Heck, the whole makeup of what fish are down there has changed due to global warming. And certain fishermen are still allowed to destroy the bottom habitat, making it impossible to rebuild the stocks of many species as required by the Magnuson-Stevens Act.
Ignoring these elephants in the room is what is griping everyone. But as fishermen gain their voice through this petition, there is some real odd rustling in the bushes.

It boils down to dirty fishermen and dirty fisheries managers versus the clean fishermen and clean fisheries managers/scientists. And it's going to take Congress to sort it out, and if they won't the courts will have to, because time is running out on the fish stocks, ask any fleet of boats chronically tied up to the dock.

On all fisheries management plans, the NMFS should be required, like publicly held companies do in a prospectus, to state, "Consequently, actual results may vary materially from those described in (our) Forward-looking statements." In both cases "forward looking statements" simply mean jerking your chain.

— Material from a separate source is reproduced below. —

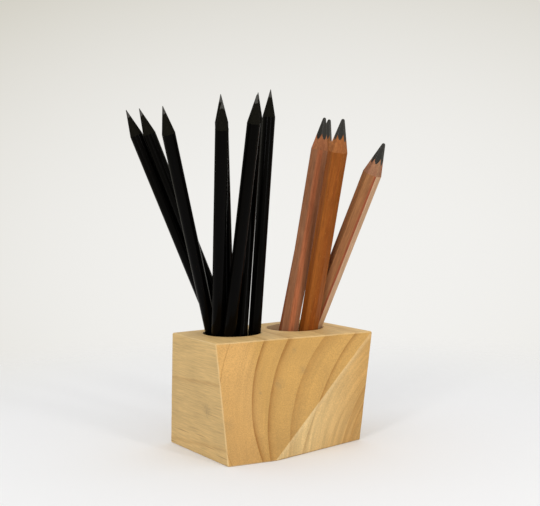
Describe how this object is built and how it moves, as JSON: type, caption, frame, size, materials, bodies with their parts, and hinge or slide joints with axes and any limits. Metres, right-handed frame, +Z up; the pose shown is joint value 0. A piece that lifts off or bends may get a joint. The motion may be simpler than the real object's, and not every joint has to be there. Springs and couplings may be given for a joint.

By-catch reduced to 50 lbs per boat per day
"The by-catch allowance for commercial vessels harvesting summer flounder in the waters of the Atlantic Ocean and Maryland's coastal bays and landing those flounder in Maryland is reduced to 50 pounds per vessel per day." No wonder the fish companies that make up the North Pacific Council don't want observers on trawlers in the Gulf of Alaska. There is only 13% observer coverage. These trawlers have taken up to 64,000 lbs of salmon by-catch per boat, and destroyed them, in a day.

The by-catch of halibut is even worse, if anyone cares. Both coasts' observer programs are similar. When observers are on board, the skippers make "observer tows," that is, they fish in low by-catch areas. Then at night, or without observers, fish in the high by-catch areas and nobody knows what they catch. Maybe the integrity of our food supply warrants Homeland Security types, instead of interns, as observers. Jim Huckabee was talking about enough food just today in Iowa.

Reduce Fish Catch Now For Bigger Net Profits Later
A new and compelling argument for reducing fish harvests - the profit motive - could persuade world fishers to endure the short-term pain of lower catches for the long-term gain of higher returns for their labor, according to authors of a ground-breaking study on fisheries over-exploitation. I hyper-linked an article earlier that said that maximum sustained yield was too much to take from anadromous fish populations, because not enough biological material was left for the ecosystem's needs to support the runs. A vicious cycle of decline that has characterized U.S. fisheries.

The Letter Department:

"Maybe wearing fishermen down until they're too tired to mobilize was part of government's plan all along. The bureaucracies have been very skilled at snaring fishermen in complex discussions leading to decisions on very specific management actions that are largely not comprehensible to the general public and that leave most fishermen unable to think outside of that box. The Stratton Report issued way back in 1969 identified practioners more interested in a way of life than in economic efficiency as a roadblock in government's vision for fisheries. If managers recognize withdrawals on the wealth of communities at all, it's only to say those withdrawals are a necessary consequence of resource conservation.

(That letter echos all who say that when the Bush Administration talks lower costs to the consumer, you need to read that "lost jobs." It cost the Alaska king crab industry 1500 jobs. Nobody in Alaska with their head in clear air views the feds "economic efficiency" as anything more than a resource grab by big multi-national corporations and big boat/fleet operators.)

"FYI - in just the past twenty-four hours, from Alaska there were about ten signers of the petition online - nice going John. Oddly, however, and within the same timeframe, most press articles on the petition have been suddenly subverted, ergo much harder to find unless very explicit words are typed into search engines. It would take knowledge and a concerted effort, but the net can be compromised that way, and the suddenness indicates that it very well may have been intentional. If so, it tells me that the petition is that strong, cannot be countered, hence only technically blocked. Welcome to the new age."